The standard library supports setting file times on an open file, using File::set_times
. However, this doesn't work portably for a symlink. Changing a symlink's timestamps requires calling utimensat
or lutimes
depending on the system.
Motivating examples or use cases
This allows unpacking an archive with timestamps preserved, or syncing a directory between systems with timestamps preserved.
Solution sketch
// in `std::fs`
pub fn set_times_nofollow<P: AsRef<Path>>(path: P, times: FileTimes) -> Result<()>
(Modeled after std::fs::chroot
and File::set_times
.)
Alternatives
I'd love to implement this by opening the symlink as a file descriptor and setting the timestamp using set_times
, but both steps of that are not possible in a portable way.
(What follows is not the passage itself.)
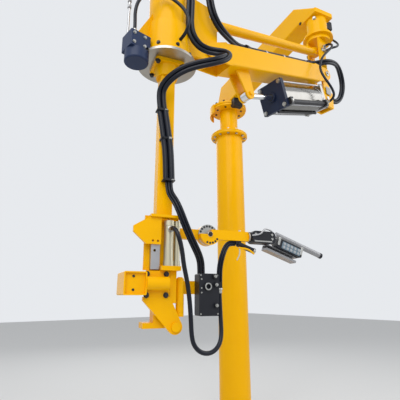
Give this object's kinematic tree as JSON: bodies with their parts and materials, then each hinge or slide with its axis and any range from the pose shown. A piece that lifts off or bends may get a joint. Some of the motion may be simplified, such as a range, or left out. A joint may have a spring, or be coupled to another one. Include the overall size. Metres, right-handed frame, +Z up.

I think this is the only reasonable approach.
What happens now?
This issue contains an API change proposal (or ACP) and is part of the libs-api team feature lifecycle. Once this issue is filed, the libs-api team will review open proposals as capability becomes available. Current response times do not have a clear estimate, but may be up to several months.
Possible responses
The libs team may respond in various different ways. First, the team will consider the problem (this doesn't require any concrete solution or alternatives to have been proposed):
- We think this problem seems worth solving, and the standard library might be the right place to solve it.
- We think that this probably doesn't belong in the standard library.
Second, if there's a concrete solution:
- We think this specific solution looks roughly right, approved, you or someone else should implement this. (Further review will still happen on the subsequent implementation PR.)
- We're not sure this is the right solution, and the alternatives or other materials don't give us enough information to be sure about that. Here are some questions we have that aren't answered, or rough ideas about alternatives we'd want to see discussed.